Syria? Seriously? Of course this was almost five years ago, back when the current unpleasantness was only simmering on low heat, not boiling over and onto the front page of the world's newspapers.

Air traffic fell off sharply after those crazy Saudi's hijacked four airliners and deliberately crashed them back in September of 2001. Air traffic has increased somewhat since then, but I don't think it has recovered completely, at least not in the US. The TSA (Transportation Security Administration) and their onerous "security" measures are partly to blame. Airline executives should have something to say, but I'm not hearing anything. I did find this one story that offers a couple of really feeble excuses.

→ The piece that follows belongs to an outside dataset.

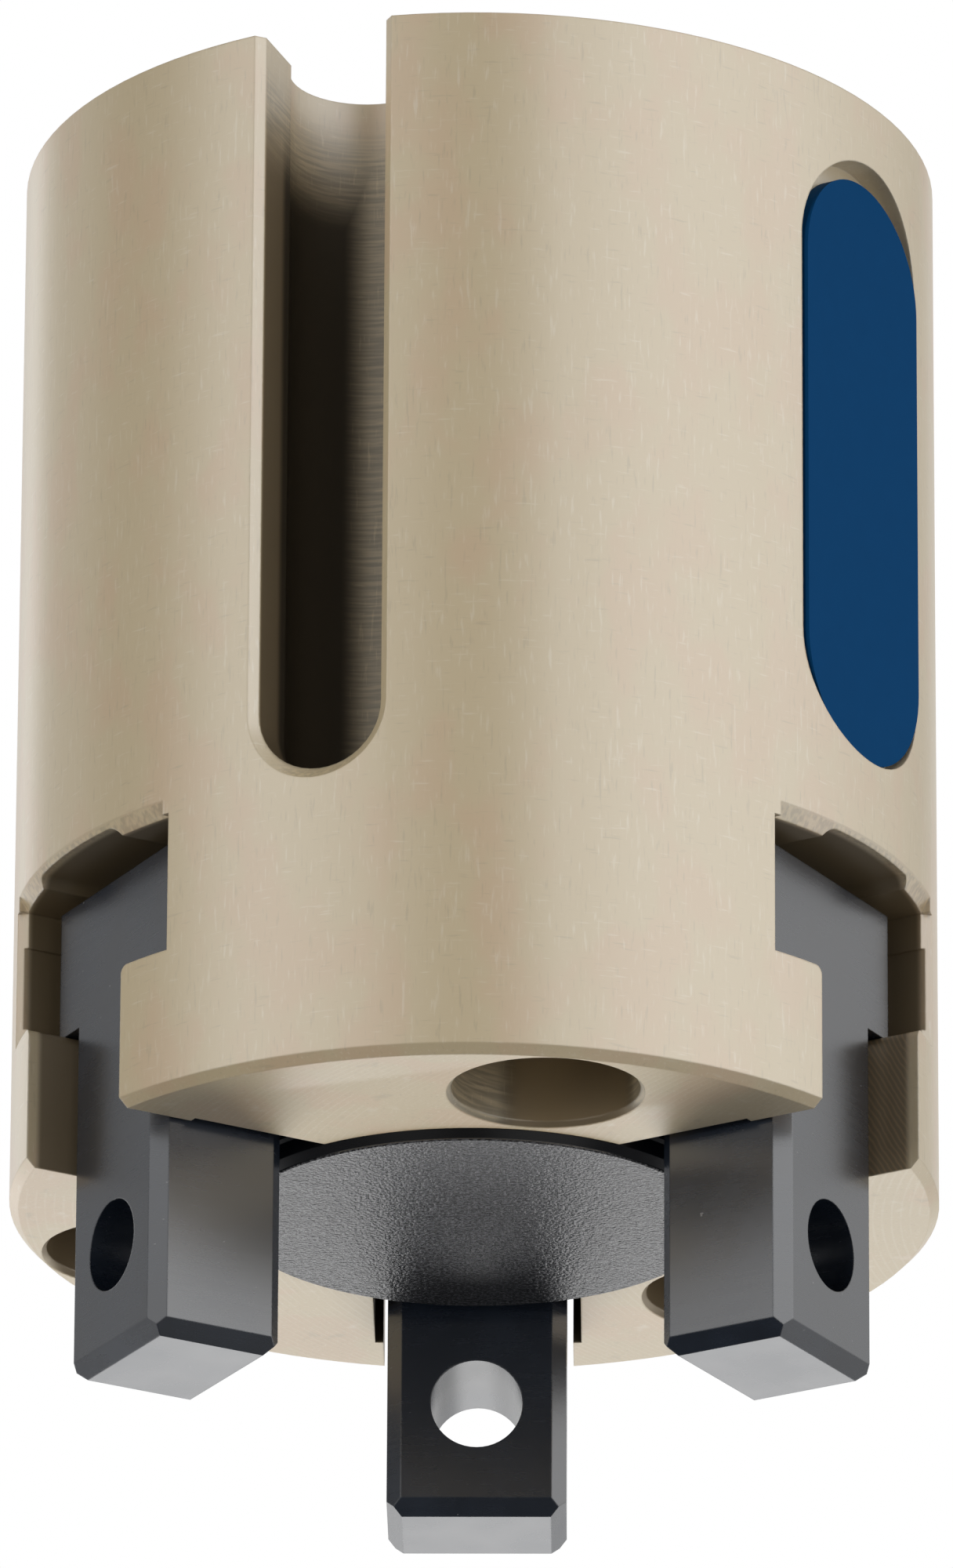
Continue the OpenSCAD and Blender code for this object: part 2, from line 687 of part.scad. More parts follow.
module seal_retaining_ring() {
    color("silver")
        retaining_ring(gland_r + ring_groove, gland_ring_w, gland_ring_z, gland_ring_t);
}

// Jaw along +X: stem with chamfered tip, guided foot, and the hook that the wedge drives
module jaw() {
    mid_r = (jaw_in_r + jaw_out_r) / 2;
    block_r = jaw_in_r + 1;
    color("darkslategray") difference() {
        union() {
            intersection() {
                translate([mid_r, 0, foot_z + foot_relief])
                    linear_extrude(height = tip_z - foot_z - foot_relief)
                        cut_corners(jaw_t, stem_w, stem_chamfer);
                across(big) bevelled_top(jaw_in_r, jaw_out_r);
                outwards(0, big) bevelled_top(-stem_w / 2, stem_w / 2);
            }
            sector_block(guide_in_r, jaw_out_r, foot_w, foot_z + foot_relief, foot_top);
            translate([0, 0, foot_z]) linear_extrude(height = foot_top - foot_z)
                polygon([[guide_in_r, -guide_w / 2], [guide_out_r - guide_chamfer, -guide_w / 2],
                         [guide_out_r, -foot_w / 2], [guide_out_r, foot_w / 2],
                         [guide_out_r - guide_chamfer, guide_w / 2], [guide_in_r, guide_w / 2]]);
            // Block between the foot and the sloped face of the wedge
            across(block_w)
                polygon([[wedge_face(block_z) + slide_gap, block_z], [block_r, block_z],
                         [block_r, block_top], [block_nose_r + slide_gap, block_top]]);
            intersection() {
                union() {
                    slanted_bar(-neck_t - slide_gap, 1, block_z, block_top, neck_w);
                    slanted_bar(-neck_t - head_t, -neck_t, block_z, block_top, head_w);
                }
                sector_block(head_nose_r, big, big, block_z, block_top);
            }
        }
        translate([0, 0, body_h + finger_hole_h]) rotate([0, 90, 0])
            cylinder(d = finger_hole_d, h = big);
    }
}

// Rectangle with its corners cut off
module cut_corners(x, y, c) {
    hx = x / 2;
    hy = y / 2;
    polygon([[hx, c - hy], [hx, hy - c], [hx - c, hy], [c - hx, hy],
             [-hx, hy - c], [-hx, c - hy], [c - hx, -hy], [hx - c, -hy]]);
}

// Upright outline from one side to the other, with the top corners cut off
module bevelled_top(a, b) {
    polygon([[a, 0], [b, 0], [b, tip_z - tip_chamfer], [b - tip_chamfer, tip_z],
             [a + tip_chamfer, tip_z], [a, tip_z - tip_chamfer]]);
}

module jaw_a() { rotate([0, 0, jaw_angles[0]]) jaw(); }
module jaw_b() { rotate([0, 0, jaw_angles[1]]) jaw(); }
module jaw_c() { rotate([0, 0, jaw_angles[2]]) jaw(); }

// Cap pressed into the front face, over the wedge chamber
module centre_cap() {
    rim_r = cap_seat_r - cap_gap;
    band_z = cap_seat_z + 0.4;
    top = body_h + cap_proud;
    color("#303236") rotate_extrude()
        polygon([[0, cap_seat_z], [rim_r - 0.3, cap_seat_z], [cap_seat_r, band_z],
                 [cap_seat_r, band_z + cap_band_h - 0.15], [rim_r, band_z + cap_band_h],
                 [rim_r, top - cap_chamfer], [rim_r - cap_chamfer, top], [0, top]]);
}

module name_plate() {
    floor_r = body_r - pocket_depth;
    color("midnightblue") rotate([0, 0, plate_angle]) outwards(floor_r, floor_r + plate_t)
        obround(pocket_w - 2 * plate_gap, pocket_start + plate_end_gap,
                pocket_start + pocket_len - plate_gap);
}

// Screws that close the ports in the mounting face
module direct_port_screws() {
    color("dimgray") for (angle = [port_low_angle, port_up_angle]) rotate([0, 0, angle])
        translate([direct_port_r, 0, direct_screw_z]) difference() {
            cylinder(d = direct_screw_d, h = direct_screw_len);
            hex_socket(direct_screw_d / 2, 0, direct_screw_len / 2);
        }
}

module direct_port_o_rings() {
    color("black") for (angle = [port_low_angle, port_up_angle]) rotate([0, 0, angle])
        translate([direct_port_r, 0, 0])
            o_ring(direct_screw_d / 2 + o_ring_r, direct_recess - o_ring_r, o_ring_r);
}

housing();
rear_cover();
cover_o_ring();
cover_retaining_ring();
rear_bumper();
piston();
piston_seal();
piston_guide_ring();
piston_magnet();
piston_screw();
spigot_o_ring();
wedge_hook();
rod_bush();
rod_seal();
seal_washer();
seal_retaining_ring();
front_bumper();
jaw_a();
jaw_b();
jaw_c();
centre_cap();
name_plate();
direct_port_screws();
direct_port_o_rings();
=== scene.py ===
"""Looks of a three jaw centric gripper: its finishes, its screw threads and a white studio round it."""

import json
import math

import bpy
import numpy as np
from bpy.props import FloatProperty, FloatVectorProperty, PointerProperty
from bpy.types import Operator, Panel, PropertyGroup
from mathutils import Matrix, Vector


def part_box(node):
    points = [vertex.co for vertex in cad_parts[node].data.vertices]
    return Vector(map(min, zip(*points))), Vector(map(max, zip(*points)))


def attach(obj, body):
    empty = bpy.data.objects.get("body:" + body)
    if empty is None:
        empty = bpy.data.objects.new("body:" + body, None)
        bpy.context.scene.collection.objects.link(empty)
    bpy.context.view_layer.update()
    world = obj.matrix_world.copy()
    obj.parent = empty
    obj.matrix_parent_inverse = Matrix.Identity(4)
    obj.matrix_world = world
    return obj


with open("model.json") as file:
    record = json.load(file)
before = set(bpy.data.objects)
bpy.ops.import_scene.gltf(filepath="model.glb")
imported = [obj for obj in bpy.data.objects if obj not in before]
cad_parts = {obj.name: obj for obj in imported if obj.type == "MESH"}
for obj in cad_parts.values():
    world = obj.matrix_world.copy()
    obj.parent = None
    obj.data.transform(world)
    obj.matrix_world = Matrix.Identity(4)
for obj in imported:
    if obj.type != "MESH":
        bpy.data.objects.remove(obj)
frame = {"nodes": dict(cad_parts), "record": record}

bl_info = {
    "name": "Three Jaw Centric Gripper",
    "version": (1, 0, 0),
    "blender": (4, 5, 0),
    "location": "3D View > Sidebar > Gripper",
    "description": "Finishes the parts of a pneumatic gripper, cuts its threads and sets up its studio",
    "category": "Object",
}

MM = 0.001
BODY_R, _, BODY_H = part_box("housing")[1]
MOUNTS = {mount["name"]: mount for mount in frame["record"]["mounts"]}

# The housing's finish changes over these stretches: a change begins at the first value and is whole at
# the second. They are radii and heights of the housing.
SKIN_RADII = (BODY_R - 0.2 * MM, BODY_R - 0.1 * MM)
FACE_HEIGHTS = (BODY_H - 0.05 * MM, BODY_H - 0.02 * MM)
# Inwards of DEEP_RADII the slot walls take a painted shade, the recess colour.
DEEP_RADII = (BODY_R - 0.4 * MM, BODY_R - 0.8 * MM)
JAW_SLOT_HEIGHTS = (38.3 * MM, 38.6 * MM)
MOUTH_HEIGHTS = (40 * MM, 39.6 * MM)
MOUTH_INNER_RADII = (BODY_R - 0.5 * MM, BODY_R - 0.4 * MM)
MOUTH_OUTER_RADII = (BODY_R - 0.04 * MM, BODY_R - 0.08 * MM)

# The sensor slot, by the distance outwards from the axis, sideways from its middle and up.
SENSOR_SLOT_AHEAD = (11 * MM, 12 * MM)
SENSOR_SLOT_ASIDE = (6 * MM, 5 * MM)
SENSOR_SLOT_HEIGHTS = (0.5 * MM, 4 * MM)
SENSOR_BORE_AHEAD = (19.6 * MM, 18.8 * MM)
# Painted light: one wall and the open end of the sensor slot, lit where the lamps reach into it.
PAINTED_LIGHT_ASIDE = (2.2 * MM, 0.8 * MM)
PAINTED_LIGHT_HEIGHTS = (7 * MM, 3 * MM)

# Chatter marks on the walls beside jaw_b, by the distance towards that jaw and up. The slope is how far
# a mark rises on its way outwards.
CHATTER_AHEAD = (15 * MM, 16 * MM)
CHATTER_HEIGHTS = (45.5 * MM, 46.5 * MM)
CHATTER_PITCH = 0.5 * MM
CHATTER_SLOPE = 1.7
CHATTER_SCATTER = 0.5 * MM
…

Bonus quote from 2010 with lots of numbers from reDesign:
What the media don’t talk about is that flying is incredibly safe. 2 million people a day fly in the U.S. That’s more than 700 million people a year. In the last 9 years, there have been:
  • More than 300,000 deaths in car crashes.
  • More than 130,000 people murdered.
  • Exactly zero fatalities from aviation terrorism in the U.S., 6.6 billion passengers and zero fatalities.
Everything we do in life has a risk to it. Taking a shower, walking down the street, going to the mall.

I travel between 50,000 and 100,000 miles a year most years. I also travel on larger planes and to and from foreign countries. My risk of dying in a terrorism-related plane crash is much greater than that of the average American. (16% of Americans have never flown; another 37% fly less than once a year.) But I’m not worried because I know the risk is so unbelievably tiny it’s not worth worrying about. The TSA’s new procedures don’t reduce that already insignificant risk.

The Cinnabon at the airport food court is a bigger threat to your health and well being than a terrorist is. And, by the way, what the TSA doesn’t want you to know is that the guy working behind the counter at the Cinnabon didn’t have to go through security.